### SET TASK
Set down the lines from the one containing "obj.parent = empty" to the one containing "obj.data.transform(obj.matrix_world)", both lines included, exactly as they stand and with no other lines.

Object modeling scripts
§ §

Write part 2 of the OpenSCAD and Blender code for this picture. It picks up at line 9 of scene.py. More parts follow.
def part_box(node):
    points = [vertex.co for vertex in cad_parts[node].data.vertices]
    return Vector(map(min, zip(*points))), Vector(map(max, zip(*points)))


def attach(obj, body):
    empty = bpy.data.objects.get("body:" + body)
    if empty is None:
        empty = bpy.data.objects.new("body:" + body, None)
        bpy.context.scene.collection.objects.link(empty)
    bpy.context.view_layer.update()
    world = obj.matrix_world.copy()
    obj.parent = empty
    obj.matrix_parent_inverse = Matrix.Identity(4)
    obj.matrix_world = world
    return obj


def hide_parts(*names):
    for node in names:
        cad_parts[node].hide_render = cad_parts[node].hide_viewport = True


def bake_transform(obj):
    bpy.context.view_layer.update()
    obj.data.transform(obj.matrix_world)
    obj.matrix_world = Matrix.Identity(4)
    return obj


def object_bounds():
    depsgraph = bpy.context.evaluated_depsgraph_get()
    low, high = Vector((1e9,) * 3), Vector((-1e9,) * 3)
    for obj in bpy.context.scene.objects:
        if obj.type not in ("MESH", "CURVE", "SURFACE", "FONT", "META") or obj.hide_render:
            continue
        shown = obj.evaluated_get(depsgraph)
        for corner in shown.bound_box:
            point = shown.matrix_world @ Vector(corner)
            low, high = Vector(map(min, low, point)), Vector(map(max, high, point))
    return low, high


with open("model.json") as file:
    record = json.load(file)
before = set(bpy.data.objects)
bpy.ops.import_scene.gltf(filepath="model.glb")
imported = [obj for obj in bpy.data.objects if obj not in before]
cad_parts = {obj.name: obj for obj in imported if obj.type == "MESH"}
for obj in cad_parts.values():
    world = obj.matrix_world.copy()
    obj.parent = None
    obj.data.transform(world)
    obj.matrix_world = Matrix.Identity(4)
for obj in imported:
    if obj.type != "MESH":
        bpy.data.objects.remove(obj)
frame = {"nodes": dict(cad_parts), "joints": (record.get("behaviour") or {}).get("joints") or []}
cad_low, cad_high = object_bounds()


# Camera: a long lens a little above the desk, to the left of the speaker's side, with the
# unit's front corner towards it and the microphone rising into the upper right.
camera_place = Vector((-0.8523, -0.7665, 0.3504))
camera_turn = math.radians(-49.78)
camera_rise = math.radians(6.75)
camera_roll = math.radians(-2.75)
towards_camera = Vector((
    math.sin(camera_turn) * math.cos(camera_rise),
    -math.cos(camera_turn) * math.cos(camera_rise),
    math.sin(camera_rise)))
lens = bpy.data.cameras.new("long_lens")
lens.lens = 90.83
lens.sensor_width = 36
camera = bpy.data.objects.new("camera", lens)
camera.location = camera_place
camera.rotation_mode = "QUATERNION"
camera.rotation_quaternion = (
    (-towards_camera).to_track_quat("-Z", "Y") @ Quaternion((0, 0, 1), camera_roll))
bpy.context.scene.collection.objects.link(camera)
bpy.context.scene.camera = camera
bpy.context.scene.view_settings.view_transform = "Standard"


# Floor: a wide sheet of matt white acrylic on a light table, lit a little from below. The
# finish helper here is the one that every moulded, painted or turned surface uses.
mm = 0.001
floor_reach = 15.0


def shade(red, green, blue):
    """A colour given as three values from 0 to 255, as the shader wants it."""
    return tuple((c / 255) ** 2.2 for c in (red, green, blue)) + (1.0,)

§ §

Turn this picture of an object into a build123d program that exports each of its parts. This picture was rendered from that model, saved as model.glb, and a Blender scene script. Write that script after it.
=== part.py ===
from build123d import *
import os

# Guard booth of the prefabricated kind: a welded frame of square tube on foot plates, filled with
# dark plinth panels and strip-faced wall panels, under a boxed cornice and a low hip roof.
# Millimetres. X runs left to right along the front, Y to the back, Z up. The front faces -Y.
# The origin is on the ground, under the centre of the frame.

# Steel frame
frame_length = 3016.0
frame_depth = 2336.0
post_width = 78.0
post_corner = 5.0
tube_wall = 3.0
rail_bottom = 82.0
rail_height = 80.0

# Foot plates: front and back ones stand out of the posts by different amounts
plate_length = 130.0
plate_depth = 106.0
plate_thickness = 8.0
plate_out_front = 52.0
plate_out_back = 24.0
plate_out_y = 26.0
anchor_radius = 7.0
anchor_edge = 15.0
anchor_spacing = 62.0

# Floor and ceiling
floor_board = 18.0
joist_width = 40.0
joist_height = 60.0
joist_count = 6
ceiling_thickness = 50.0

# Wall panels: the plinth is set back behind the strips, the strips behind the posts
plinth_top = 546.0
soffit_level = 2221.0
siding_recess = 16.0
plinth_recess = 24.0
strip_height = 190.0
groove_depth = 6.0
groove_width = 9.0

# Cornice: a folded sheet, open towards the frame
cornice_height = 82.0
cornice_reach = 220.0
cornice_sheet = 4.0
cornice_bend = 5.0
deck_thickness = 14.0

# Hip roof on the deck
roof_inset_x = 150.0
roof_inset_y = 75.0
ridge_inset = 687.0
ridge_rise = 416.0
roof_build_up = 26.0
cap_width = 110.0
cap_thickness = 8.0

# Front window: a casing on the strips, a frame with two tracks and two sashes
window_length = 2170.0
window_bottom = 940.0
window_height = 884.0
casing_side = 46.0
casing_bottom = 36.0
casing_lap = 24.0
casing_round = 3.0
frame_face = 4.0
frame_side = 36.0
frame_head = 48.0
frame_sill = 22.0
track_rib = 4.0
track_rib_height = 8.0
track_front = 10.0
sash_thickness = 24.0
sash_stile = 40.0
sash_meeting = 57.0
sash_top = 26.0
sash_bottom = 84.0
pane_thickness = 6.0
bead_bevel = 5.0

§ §

### THE RESULT
    obj.parent = empty
    obj.matrix_parent_inverse = Matrix.Identity(4)
    obj.matrix_world = world
    return obj


def hide_parts(*names):
    for node in names:
        cad_parts[node].hide_render = cad_parts[node].hide_viewport = True


def bake_transform(obj):
    bpy.context.view_layer.update()
    obj.data.transform(obj.matrix_world)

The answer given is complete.